▶ _SUPPLIED MATERIAL_
_ _ _
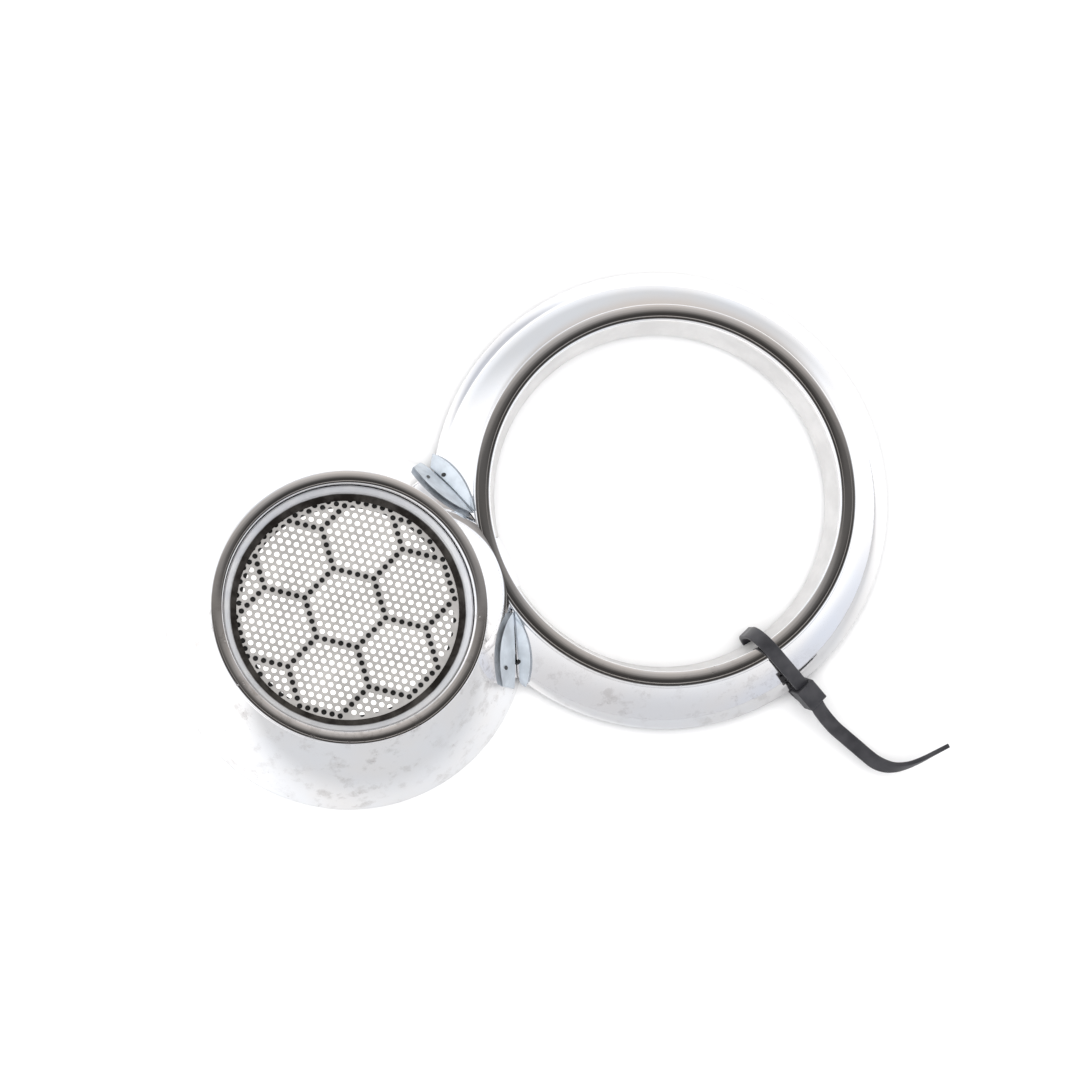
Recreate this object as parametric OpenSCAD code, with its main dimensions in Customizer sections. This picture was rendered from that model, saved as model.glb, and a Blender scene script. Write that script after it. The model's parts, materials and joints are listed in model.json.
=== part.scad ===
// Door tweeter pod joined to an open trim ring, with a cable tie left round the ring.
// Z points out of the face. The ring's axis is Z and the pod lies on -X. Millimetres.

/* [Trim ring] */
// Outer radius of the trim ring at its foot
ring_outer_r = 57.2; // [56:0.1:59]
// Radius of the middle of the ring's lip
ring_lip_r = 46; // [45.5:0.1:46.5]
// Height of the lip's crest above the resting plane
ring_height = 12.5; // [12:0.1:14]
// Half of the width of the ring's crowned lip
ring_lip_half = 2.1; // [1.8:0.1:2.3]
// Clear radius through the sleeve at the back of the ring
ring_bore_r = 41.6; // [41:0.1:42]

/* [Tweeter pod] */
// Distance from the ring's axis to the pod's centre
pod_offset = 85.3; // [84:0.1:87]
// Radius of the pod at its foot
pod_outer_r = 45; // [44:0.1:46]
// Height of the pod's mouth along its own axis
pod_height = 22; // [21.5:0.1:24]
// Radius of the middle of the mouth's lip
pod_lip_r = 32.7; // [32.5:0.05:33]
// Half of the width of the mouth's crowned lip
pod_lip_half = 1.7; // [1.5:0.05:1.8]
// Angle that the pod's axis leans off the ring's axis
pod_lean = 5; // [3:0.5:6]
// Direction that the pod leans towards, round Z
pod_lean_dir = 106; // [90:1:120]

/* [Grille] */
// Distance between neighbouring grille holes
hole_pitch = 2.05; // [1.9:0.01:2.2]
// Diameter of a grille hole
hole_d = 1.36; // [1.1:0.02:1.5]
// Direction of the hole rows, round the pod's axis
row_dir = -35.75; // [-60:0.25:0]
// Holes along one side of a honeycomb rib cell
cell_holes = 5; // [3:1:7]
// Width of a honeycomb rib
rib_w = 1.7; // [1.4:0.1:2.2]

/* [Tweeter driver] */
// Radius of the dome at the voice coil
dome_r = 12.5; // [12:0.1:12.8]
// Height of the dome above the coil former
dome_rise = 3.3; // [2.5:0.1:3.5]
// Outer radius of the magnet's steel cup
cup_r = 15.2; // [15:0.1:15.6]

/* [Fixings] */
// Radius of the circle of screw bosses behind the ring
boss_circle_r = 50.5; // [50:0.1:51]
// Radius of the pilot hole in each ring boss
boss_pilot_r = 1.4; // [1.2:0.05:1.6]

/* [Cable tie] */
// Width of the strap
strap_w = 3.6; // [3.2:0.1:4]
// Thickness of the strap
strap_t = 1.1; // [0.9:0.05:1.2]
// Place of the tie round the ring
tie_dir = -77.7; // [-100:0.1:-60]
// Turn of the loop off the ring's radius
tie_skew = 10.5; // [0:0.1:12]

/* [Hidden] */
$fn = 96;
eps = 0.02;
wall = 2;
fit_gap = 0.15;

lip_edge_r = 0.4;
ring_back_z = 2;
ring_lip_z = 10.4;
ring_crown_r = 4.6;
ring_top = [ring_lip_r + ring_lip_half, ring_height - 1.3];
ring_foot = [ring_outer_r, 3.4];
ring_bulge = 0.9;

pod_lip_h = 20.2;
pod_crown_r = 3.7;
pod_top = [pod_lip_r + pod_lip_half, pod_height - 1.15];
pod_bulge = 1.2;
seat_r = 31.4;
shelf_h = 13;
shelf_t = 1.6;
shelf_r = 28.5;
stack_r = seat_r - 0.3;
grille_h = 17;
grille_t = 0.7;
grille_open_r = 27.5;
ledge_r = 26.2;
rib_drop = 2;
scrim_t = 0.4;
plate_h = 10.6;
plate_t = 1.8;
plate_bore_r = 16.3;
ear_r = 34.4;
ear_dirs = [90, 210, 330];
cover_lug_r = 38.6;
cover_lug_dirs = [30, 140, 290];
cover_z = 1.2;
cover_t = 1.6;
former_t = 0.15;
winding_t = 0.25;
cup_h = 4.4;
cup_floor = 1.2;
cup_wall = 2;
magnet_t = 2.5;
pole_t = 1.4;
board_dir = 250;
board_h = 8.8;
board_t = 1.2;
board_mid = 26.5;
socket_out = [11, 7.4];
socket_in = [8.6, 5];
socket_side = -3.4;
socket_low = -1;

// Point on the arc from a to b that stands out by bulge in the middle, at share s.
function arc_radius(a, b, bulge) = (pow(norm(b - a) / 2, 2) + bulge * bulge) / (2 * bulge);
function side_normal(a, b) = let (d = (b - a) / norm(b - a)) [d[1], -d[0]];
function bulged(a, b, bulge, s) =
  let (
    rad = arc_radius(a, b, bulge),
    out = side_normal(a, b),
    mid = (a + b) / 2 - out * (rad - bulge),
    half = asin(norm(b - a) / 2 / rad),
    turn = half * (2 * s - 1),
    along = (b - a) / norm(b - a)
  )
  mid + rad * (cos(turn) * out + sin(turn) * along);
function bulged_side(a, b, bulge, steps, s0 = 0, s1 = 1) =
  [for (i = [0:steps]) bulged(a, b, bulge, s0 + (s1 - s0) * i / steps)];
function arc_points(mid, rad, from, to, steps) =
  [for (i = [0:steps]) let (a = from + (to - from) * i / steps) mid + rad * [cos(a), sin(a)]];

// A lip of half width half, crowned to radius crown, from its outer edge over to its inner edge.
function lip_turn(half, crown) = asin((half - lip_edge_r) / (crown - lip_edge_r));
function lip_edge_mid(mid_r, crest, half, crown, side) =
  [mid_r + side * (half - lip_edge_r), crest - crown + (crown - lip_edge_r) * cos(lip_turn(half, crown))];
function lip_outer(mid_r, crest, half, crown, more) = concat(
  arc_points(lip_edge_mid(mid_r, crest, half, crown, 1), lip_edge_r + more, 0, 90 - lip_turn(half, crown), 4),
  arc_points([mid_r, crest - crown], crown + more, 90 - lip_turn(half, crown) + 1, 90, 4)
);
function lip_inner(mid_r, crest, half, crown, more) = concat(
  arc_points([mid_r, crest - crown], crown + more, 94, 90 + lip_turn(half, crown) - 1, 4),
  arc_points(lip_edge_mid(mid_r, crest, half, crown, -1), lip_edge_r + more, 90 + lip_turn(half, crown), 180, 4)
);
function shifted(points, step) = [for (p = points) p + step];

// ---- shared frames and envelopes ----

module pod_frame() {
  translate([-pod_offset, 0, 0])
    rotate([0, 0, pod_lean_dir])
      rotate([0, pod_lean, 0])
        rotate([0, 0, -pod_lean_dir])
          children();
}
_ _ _
▶ _SHORT EXERCISE_
Include the first line, the line containing "on -X. Millimetres.", and every line between them, copied exactly from the material above; output no other line.

▶ _EXERCISE SOLUTION_
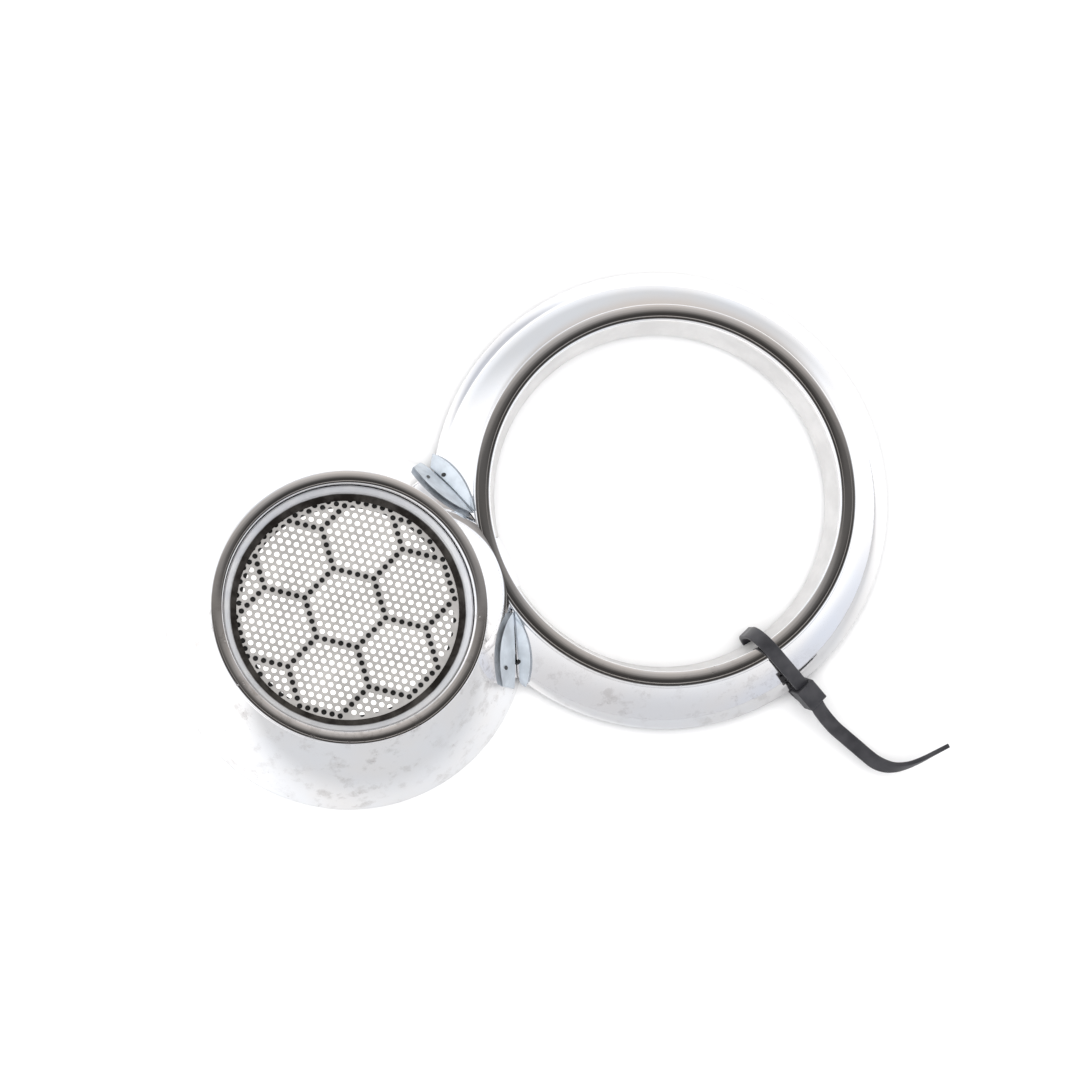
Recreate this object as parametric OpenSCAD code, with its main dimensions in Customizer sections. This picture was rendered from that model, saved as model.glb, and a Blender scene script. Write that script after it. The model's parts, materials and joints are listed in model.json.
=== part.scad ===
// Door tweeter pod joined to an open trim ring, with a cable tie left round the ring.
// Z points out of the face. The ring's axis is Z and the pod lies on -X. Millimetres.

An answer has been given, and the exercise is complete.